At the beginning of the play, Brady has confidence in his abilities to win the trial. Scornful of the threat that Drummond might present to him as the opposing attorney, Brady never considers the prospect of his subsequent failure. Brady derives his authority from his upholding of the Bible and derives his self-worth from the crowd’s reverence of him. The townspeople’s initial awe infuses Brady with hubris, with an inflated sense of his own abilities. Later, when he loses their support, his composure crumbles along with his confidence.
Brady ran for president in three consecutive elections but never won. This failure plagues him throughout his life and manifests itself during the trial. When he falls ill following his ranting responses to Drummond’s line of questioning, he deliriously spews forth a speech he had prepared for his never-realized presidential victory. When Drummond humiliates Brady with questions that expose the contradictions behind his rigid, literal belief in the Bible, Brady becomes a fallen hero. His death confirms his underwhelming victory in the trial as a profound, fatal disappointment.
What is the significance of the playwrights’ description of the setting of the play? What does it say about their attitudes toward Southern fundamentalism?
Lawrence and Lee mean for us to consider Hillsboro not as an individual town but as a symbol of small towns across America, a symbol of the narrow-mindedness that they believe such towns breed. Distinctions between urban and small-town life recur throughout the play. Urban living inherently exposes people to more diversity than small-town living—and indeed, progressives more often inhabit cities than they do small towns. In cities, rapid urbanization, immigration, and technological improvements expose city dwellers to a wide range of new ideas.
In Inherit the Wind, the playwrights relate the struggle of fundamentalism against progressivism to the struggle of conservative farmers against the policies of more liberal city-dwellers. The playwrights place the townspeople of Hillsboro, with their rural dialect, dress, and behavior—some of them illiterate—in contrast with E. K. Hornbeck and Henry Drummond, sophisticated and eloquent city dwellers. Reverend Brown, the most visible figure of authority in Hillsboro, displays an extreme narrow-mindedness that has no room for the compassion we see in the urban, agnostic Drummond.
What purpose does Cates and Rachel’s romantic relationship serve in inherit the wind?

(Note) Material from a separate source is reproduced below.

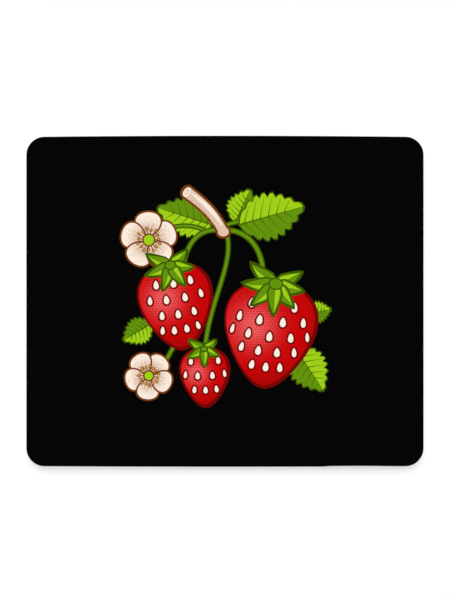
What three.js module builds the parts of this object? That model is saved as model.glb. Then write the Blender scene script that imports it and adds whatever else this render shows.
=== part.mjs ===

Rachel’s relationship with Cates speeds her personal development and highlights the main conflict of the play—fundamentalism versus freedom of thought—in a personal and dramatic way. Throughout the play, Rachel is caught in a bind between her father, Reverend Brown, and her romantic interest, Cates. The cruel and heartless Reverend Brown not only has frightened Rachel from a young age but also rants at a town prayer meeting that her soul is damned for supporting Cates. Cates, meanwhile, as a liberal teacher who has conveyed the theory of evolution to his students, stands in bold opposition to Rachel’s father and his views. These two characters test Rachel’s loyalties until Rachel ultimately decides to leave her father and side with Cates at the conclusion of the trial. In this choice, Rachel demonstrates her recognition of the value of free thought and her rejection of the confining, fundamentalist thinking of her father’s church community.